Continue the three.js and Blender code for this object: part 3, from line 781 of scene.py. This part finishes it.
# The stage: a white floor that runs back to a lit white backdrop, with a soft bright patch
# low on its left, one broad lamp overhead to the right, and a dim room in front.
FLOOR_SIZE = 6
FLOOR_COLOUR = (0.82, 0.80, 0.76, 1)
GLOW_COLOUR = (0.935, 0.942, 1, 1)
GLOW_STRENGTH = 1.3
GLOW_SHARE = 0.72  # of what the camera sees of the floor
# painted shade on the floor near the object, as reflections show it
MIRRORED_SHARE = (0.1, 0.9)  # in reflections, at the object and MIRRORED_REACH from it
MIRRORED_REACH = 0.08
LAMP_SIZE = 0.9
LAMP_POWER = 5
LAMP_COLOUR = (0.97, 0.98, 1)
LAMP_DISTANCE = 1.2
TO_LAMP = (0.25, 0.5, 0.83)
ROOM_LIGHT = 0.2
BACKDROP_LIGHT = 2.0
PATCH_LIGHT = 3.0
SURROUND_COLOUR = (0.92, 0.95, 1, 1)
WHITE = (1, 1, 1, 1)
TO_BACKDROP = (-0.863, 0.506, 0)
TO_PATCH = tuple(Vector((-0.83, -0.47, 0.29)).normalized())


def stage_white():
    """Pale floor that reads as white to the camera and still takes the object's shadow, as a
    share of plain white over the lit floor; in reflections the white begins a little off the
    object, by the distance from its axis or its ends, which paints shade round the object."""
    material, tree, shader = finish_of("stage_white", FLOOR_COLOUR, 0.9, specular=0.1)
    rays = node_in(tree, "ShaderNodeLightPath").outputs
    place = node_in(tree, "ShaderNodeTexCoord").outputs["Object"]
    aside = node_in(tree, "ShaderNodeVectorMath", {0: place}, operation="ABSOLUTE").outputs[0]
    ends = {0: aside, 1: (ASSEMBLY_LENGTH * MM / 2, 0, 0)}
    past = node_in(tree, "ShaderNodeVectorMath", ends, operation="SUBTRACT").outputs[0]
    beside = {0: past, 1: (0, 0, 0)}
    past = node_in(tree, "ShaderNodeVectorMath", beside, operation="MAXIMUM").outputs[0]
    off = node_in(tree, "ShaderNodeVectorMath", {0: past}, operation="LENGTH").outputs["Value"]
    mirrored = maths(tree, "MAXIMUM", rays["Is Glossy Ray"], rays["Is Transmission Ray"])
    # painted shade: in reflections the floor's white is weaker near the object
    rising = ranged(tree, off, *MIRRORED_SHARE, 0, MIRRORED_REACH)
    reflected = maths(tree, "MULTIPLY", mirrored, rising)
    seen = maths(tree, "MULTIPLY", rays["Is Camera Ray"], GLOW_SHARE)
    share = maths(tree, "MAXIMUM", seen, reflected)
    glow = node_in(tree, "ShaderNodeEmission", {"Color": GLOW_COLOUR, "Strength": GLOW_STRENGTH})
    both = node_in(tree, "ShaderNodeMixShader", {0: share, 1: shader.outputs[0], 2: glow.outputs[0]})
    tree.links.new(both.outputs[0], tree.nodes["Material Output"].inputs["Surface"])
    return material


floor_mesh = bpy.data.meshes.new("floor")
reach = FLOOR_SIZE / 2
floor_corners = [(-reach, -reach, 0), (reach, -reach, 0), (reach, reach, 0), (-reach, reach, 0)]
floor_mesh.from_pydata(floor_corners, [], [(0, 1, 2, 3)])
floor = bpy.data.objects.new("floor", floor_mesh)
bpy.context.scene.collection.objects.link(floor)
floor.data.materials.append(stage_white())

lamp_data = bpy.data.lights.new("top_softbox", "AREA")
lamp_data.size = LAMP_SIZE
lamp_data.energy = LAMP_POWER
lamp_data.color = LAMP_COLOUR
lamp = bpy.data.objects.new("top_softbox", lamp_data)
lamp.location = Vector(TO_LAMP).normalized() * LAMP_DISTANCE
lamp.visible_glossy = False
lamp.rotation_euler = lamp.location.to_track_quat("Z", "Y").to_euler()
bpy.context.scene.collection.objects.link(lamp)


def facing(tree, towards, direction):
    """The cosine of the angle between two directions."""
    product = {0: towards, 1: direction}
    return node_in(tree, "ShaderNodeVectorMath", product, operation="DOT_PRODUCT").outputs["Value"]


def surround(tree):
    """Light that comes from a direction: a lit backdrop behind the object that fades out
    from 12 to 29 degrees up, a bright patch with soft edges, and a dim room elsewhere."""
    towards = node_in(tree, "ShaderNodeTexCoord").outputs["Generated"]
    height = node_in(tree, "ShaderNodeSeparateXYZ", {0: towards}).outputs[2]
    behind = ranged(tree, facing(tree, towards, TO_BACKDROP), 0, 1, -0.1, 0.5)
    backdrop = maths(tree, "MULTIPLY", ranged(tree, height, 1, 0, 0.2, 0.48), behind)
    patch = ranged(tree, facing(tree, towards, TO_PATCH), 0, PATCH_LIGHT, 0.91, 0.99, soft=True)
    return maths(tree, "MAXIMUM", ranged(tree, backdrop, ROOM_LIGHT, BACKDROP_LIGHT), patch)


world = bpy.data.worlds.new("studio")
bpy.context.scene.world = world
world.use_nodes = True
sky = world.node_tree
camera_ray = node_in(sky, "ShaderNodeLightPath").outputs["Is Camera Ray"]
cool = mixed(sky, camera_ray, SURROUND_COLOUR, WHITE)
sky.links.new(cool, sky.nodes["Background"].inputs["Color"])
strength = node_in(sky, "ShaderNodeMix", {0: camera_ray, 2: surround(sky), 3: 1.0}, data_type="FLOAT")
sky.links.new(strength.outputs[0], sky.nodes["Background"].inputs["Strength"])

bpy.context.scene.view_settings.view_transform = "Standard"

━━━

## YOUR OBJECTIVE
Print the listing above in its entirety, with every line exact.

## RESULT OF THIS TASK
Continue the three.js and Blender code for this object: part 3, from line 781 of scene.py. This part finishes it.
# The stage: a white floor that runs back to a lit white backdrop, with a soft bright patch
# low on its left, one broad lamp overhead to the right, and a dim room in front.
FLOOR_SIZE = 6
FLOOR_COLOUR = (0.82, 0.80, 0.76, 1)
GLOW_COLOUR = (0.935, 0.942, 1, 1)
GLOW_STRENGTH = 1.3
GLOW_SHARE = 0.72  # of what the camera sees of the floor
# painted shade on the floor near the object, as reflections show it
MIRRORED_SHARE = (0.1, 0.9)  # in reflections, at the object and MIRRORED_REACH from it
MIRRORED_REACH = 0.08
LAMP_SIZE = 0.9
LAMP_POWER = 5
LAMP_COLOUR = (0.97, 0.98, 1)
LAMP_DISTANCE = 1.2
TO_LAMP = (0.25, 0.5, 0.83)
ROOM_LIGHT = 0.2
BACKDROP_LIGHT = 2.0
PATCH_LIGHT = 3.0
SURROUND_COLOUR = (0.92, 0.95, 1, 1)
WHITE = (1, 1, 1, 1)
TO_BACKDROP = (-0.863, 0.506, 0)
TO_PATCH = tuple(Vector((-0.83, -0.47, 0.29)).normalized())


def stage_white():
    """Pale floor that reads as white to the camera and still takes the object's shadow, as a
    share of plain white over the lit floor; in reflections the white begins a little off the
    object, by the distance from its axis or its ends, which paints shade round the object."""
    material, tree, shader = finish_of("stage_white", FLOOR_COLOUR, 0.9, specular=0.1)
    rays = node_in(tree, "ShaderNodeLightPath").outputs
    place = node_in(tree, "ShaderNodeTexCoord").outputs["Object"]
    aside = node_in(tree, "ShaderNodeVectorMath", {0: place}, operation="ABSOLUTE").outputs[0]
    ends = {0: aside, 1: (ASSEMBLY_LENGTH * MM / 2, 0, 0)}
    past = node_in(tree, "ShaderNodeVectorMath", ends, operation="SUBTRACT").outputs[0]
    beside = {0: past, 1: (0, 0, 0)}
    past = node_in(tree, "ShaderNodeVectorMath", beside, operation="MAXIMUM").outputs[0]
    off = node_in(tree, "ShaderNodeVectorMath", {0: past}, operation="LENGTH").outputs["Value"]
    mirrored = maths(tree, "MAXIMUM", rays["Is Glossy Ray"], rays["Is Transmission Ray"])
    # painted shade: in reflections the floor's white is weaker near the object
    rising = ranged(tree, off, *MIRRORED_SHARE, 0, MIRRORED_REACH)
    reflected = maths(tree, "MULTIPLY", mirrored, rising)
    seen = maths(tree, "MULTIPLY", rays["Is Camera Ray"], GLOW_SHARE)
    share = maths(tree, "MAXIMUM", seen, reflected)
    glow = node_in(tree, "ShaderNodeEmission", {"Color": GLOW_COLOUR, "Strength": GLOW_STRENGTH})
    both = node_in(tree, "ShaderNodeMixShader", {0: share, 1: shader.outputs[0], 2: glow.outputs[0]})
    tree.links.new(both.outputs[0], tree.nodes["Material Output"].inputs["Surface"])
    return material


floor_mesh = bpy.data.meshes.new("floor")
reach = FLOOR_SIZE / 2
floor_corners = [(-reach, -reach, 0), (reach, -reach, 0), (reach, reach, 0), (-reach, reach, 0)]
floor_mesh.from_pydata(floor_corners, [], [(0, 1, 2, 3)])
floor = bpy.data.objects.new("floor", floor_mesh)
bpy.context.scene.collection.objects.link(floor)
floor.data.materials.append(stage_white())

lamp_data = bpy.data.lights.new("top_softbox", "AREA")
lamp_data.size = LAMP_SIZE
lamp_data.energy = LAMP_POWER
lamp_data.color = LAMP_COLOUR
lamp = bpy.data.objects.new("top_softbox", lamp_data)
lamp.location = Vector(TO_LAMP).normalized() * LAMP_DISTANCE
lamp.visible_glossy = False
lamp.rotation_euler = lamp.location.to_track_quat("Z", "Y").to_euler()
bpy.context.scene.collection.objects.link(lamp)


def facing(tree, towards, direction):
    """The cosine of the angle between two directions."""
    product = {0: towards, 1: direction}
    return node_in(tree, "ShaderNodeVectorMath", product, operation="DOT_PRODUCT").outputs["Value"]


def surround(tree):
    """Light that comes from a direction: a lit backdrop behind the object that fades out
    from 12 to 29 degrees up, a bright patch with soft edges, and a dim room elsewhere."""
    towards = node_in(tree, "ShaderNodeTexCoord").outputs["Generated"]
    height = node_in(tree, "ShaderNodeSeparateXYZ", {0: towards}).outputs[2]
    behind = ranged(tree, facing(tree, towards, TO_BACKDROP), 0, 1, -0.1, 0.5)
    backdrop = maths(tree, "MULTIPLY", ranged(tree, height, 1, 0, 0.2, 0.48), behind)
    patch = ranged(tree, facing(tree, towards, TO_PATCH), 0, PATCH_LIGHT, 0.91, 0.99, soft=True)
    return maths(tree, "MAXIMUM", ranged(tree, backdrop, ROOM_LIGHT, BACKDROP_LIGHT), patch)


world = bpy.data.worlds.new("studio")
bpy.context.scene.world = world
world.use_nodes = True
sky = world.node_tree
camera_ray = node_in(sky, "ShaderNodeLightPath").outputs["Is Camera Ray"]
cool = mixed(sky, camera_ray, SURROUND_COLOUR, WHITE)
sky.links.new(cool, sky.nodes["Background"].inputs["Color"])
strength = node_in(sky, "ShaderNodeMix", {0: camera_ray, 2: surround(sky), 3: 1.0}, data_type="FLOAT")
sky.links.new(strength.outputs[0], sky.nodes["Background"].inputs["Strength"])

bpy.context.scene.view_settings.view_transform = "Standard"